*Work to complete*
Output exactly the lines that run from the line containing "2, pull_frame, zip_metal)" through the line containing "for node in", with both ends included.

(3D code data)
- - - -

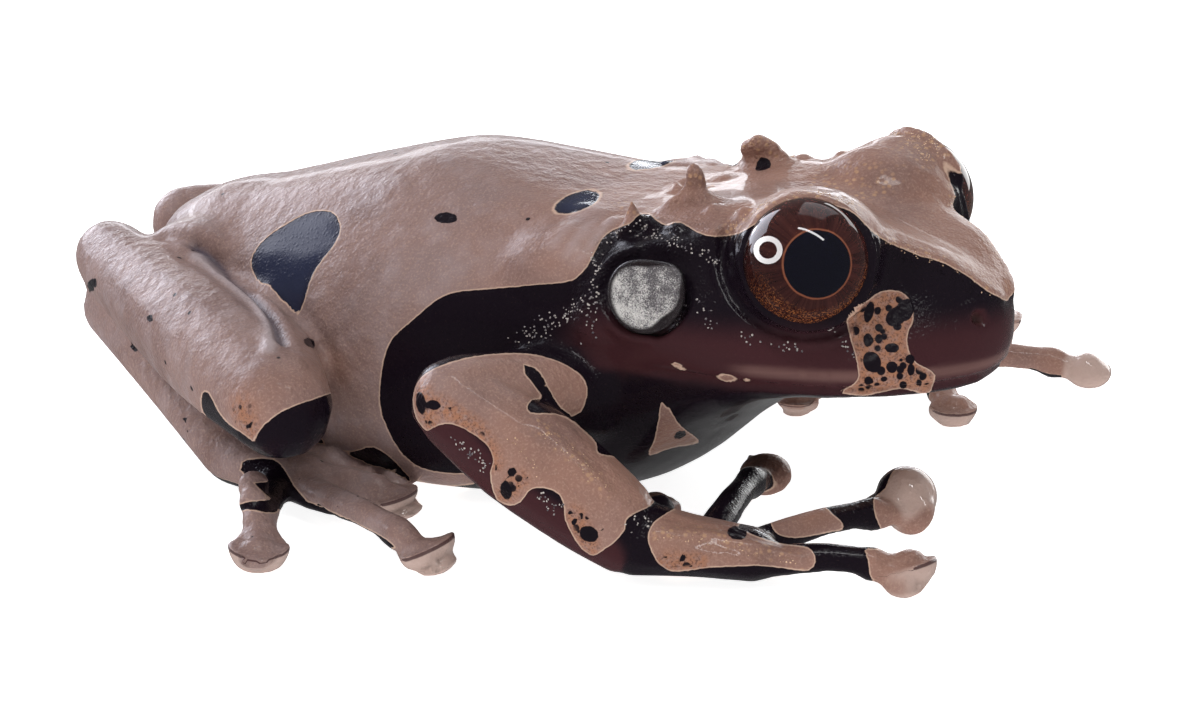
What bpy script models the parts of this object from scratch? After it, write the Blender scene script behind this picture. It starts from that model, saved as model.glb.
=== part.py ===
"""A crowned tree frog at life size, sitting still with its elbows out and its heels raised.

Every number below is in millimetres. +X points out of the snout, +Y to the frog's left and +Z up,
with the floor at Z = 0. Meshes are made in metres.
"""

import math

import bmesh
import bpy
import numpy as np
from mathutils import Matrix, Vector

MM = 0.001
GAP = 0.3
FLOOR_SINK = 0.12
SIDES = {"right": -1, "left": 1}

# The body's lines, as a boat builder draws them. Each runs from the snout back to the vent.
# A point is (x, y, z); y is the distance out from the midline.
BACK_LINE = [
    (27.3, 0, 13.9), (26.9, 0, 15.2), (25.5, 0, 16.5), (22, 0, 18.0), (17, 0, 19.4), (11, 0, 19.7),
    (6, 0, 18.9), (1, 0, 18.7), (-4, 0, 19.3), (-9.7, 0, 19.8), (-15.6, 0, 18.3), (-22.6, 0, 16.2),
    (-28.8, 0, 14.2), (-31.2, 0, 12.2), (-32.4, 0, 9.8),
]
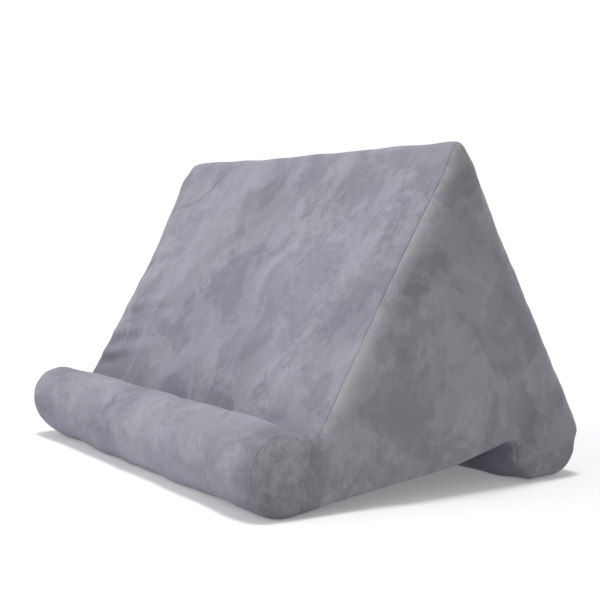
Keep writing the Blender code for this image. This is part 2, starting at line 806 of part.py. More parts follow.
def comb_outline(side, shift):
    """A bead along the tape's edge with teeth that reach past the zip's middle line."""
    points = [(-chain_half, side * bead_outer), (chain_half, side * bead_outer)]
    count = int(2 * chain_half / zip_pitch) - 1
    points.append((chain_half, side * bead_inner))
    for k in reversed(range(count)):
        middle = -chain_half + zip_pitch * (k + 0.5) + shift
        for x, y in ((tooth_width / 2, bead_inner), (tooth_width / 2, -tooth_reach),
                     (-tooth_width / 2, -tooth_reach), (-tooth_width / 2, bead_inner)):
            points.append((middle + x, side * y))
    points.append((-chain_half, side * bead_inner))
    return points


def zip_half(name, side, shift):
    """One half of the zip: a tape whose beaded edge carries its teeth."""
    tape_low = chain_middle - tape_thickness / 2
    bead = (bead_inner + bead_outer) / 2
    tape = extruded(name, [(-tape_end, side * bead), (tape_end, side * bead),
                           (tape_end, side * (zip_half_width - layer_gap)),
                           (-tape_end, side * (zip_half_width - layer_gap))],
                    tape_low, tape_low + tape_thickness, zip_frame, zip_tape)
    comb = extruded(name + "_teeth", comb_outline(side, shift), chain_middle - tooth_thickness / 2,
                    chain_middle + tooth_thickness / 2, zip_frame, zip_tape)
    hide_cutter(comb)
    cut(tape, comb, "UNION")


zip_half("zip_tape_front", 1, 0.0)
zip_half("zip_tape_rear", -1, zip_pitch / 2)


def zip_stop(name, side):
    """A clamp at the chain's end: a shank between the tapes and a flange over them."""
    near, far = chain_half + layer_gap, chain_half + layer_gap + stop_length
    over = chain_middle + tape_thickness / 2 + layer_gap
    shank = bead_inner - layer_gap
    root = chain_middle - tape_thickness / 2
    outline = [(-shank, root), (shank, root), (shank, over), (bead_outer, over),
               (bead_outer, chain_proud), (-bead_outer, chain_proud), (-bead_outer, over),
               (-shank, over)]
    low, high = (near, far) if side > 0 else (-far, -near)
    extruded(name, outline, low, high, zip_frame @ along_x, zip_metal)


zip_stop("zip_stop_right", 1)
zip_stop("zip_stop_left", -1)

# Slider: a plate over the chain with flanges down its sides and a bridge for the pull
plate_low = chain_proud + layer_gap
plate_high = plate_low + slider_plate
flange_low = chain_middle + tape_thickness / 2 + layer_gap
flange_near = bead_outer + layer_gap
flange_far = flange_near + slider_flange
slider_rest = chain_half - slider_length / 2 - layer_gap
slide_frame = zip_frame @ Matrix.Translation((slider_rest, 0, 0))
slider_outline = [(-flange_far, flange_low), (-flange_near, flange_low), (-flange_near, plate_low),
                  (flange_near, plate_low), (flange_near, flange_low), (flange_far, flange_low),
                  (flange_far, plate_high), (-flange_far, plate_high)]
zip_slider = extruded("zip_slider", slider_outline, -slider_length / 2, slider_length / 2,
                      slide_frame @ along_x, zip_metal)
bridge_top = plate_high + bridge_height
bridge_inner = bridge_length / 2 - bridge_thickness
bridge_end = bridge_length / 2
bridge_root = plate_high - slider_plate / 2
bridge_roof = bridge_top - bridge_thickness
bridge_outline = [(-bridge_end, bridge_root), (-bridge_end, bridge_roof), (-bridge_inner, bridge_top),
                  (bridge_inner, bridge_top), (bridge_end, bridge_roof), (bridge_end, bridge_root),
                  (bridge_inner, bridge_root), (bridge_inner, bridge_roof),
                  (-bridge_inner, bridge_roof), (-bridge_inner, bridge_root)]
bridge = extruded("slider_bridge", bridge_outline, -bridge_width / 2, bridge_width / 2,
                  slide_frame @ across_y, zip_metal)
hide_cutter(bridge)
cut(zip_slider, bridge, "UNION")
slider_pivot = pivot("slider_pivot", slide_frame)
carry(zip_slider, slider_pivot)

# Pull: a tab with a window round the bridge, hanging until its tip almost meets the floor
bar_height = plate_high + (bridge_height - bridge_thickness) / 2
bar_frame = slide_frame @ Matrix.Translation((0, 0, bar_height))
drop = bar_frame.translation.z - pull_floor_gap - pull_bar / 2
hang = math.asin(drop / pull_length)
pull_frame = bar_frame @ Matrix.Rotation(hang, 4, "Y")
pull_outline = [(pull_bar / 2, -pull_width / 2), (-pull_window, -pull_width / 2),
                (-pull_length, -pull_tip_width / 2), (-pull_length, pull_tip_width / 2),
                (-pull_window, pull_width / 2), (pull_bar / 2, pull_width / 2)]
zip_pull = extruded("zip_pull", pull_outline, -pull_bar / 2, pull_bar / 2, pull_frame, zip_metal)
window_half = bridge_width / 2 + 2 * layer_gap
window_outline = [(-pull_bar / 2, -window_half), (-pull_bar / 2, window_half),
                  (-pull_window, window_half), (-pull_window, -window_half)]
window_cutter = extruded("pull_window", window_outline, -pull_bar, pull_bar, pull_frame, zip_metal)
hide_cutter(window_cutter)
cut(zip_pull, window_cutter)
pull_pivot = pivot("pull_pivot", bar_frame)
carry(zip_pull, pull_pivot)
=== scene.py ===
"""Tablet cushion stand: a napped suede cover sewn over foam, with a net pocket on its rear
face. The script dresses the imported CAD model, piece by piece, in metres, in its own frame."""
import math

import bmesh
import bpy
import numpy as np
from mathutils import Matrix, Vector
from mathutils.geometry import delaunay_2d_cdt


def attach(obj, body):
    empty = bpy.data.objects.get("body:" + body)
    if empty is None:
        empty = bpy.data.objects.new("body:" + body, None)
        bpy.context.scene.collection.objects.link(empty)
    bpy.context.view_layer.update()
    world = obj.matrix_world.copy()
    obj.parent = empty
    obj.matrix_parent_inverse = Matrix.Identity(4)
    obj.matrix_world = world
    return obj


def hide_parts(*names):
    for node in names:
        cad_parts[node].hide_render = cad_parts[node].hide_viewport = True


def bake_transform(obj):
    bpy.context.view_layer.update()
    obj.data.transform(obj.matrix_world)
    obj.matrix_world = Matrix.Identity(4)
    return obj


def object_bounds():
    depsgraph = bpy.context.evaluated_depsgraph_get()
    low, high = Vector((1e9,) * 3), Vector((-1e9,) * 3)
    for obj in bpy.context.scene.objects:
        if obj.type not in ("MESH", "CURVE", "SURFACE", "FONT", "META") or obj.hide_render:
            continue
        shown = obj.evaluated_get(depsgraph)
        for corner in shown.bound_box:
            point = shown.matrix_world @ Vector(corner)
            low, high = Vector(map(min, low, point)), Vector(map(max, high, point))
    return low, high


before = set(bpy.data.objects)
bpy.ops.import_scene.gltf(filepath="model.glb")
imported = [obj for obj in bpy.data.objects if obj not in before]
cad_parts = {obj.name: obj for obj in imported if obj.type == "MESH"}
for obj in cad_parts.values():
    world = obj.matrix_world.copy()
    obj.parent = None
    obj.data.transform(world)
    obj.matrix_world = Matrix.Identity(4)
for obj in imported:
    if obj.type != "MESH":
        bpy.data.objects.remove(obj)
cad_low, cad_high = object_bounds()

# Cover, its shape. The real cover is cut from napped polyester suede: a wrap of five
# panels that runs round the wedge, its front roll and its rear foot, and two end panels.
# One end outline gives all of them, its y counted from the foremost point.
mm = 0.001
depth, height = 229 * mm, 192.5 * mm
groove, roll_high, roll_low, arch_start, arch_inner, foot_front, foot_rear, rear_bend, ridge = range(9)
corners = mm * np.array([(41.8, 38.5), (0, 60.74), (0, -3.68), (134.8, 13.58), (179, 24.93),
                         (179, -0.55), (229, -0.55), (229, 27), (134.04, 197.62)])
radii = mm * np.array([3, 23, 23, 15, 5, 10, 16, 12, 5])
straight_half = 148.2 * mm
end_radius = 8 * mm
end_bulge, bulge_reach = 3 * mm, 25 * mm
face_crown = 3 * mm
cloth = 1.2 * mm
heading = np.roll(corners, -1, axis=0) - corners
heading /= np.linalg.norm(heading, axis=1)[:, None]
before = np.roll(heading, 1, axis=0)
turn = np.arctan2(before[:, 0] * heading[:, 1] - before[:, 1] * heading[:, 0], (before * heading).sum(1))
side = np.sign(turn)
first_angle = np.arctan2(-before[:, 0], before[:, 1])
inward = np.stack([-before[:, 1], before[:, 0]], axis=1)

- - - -

*Answer to this task*
zip_pull = extruded("zip_pull", pull_outline, -pull_bar / 2, pull_bar / 2, pull_frame, zip_metal)
window_half = bridge_width / 2 + 2 * layer_gap
window_outline = [(-pull_bar / 2, -window_half), (-pull_bar / 2, window_half),
                  (-pull_window, window_half), (-pull_window, -window_half)]
window_cutter = extruded("pull_window", window_outline, -pull_bar, pull_bar, pull_frame, zip_metal)
hide_cutter(window_cutter)
cut(zip_pull, window_cutter)
pull_pivot = pivot("pull_pivot", bar_frame)
carry(zip_pull, pull_pivot)
=== scene.py ===
"""Tablet cushion stand: a napped suede cover sewn over foam, with a net pocket on its rear
face. The script dresses the imported CAD model, piece by piece, in metres, in its own frame."""
import math

import bmesh
import bpy
import numpy as np
from mathutils import Matrix, Vector
from mathutils.geometry import delaunay_2d_cdt


def attach(obj, body):
    empty = bpy.data.objects.get("body:" + body)
    if empty is None:
        empty = bpy.data.objects.new("body:" + body, None)
        bpy.context.scene.collection.objects.link(empty)
    bpy.context.view_layer.update()
    world = obj.matrix_world.copy()
    obj.parent = empty
    obj.matrix_parent_inverse = Matrix.Identity(4)
    obj.matrix_world = world
    return obj


def hide_parts(*names):
    for node in names:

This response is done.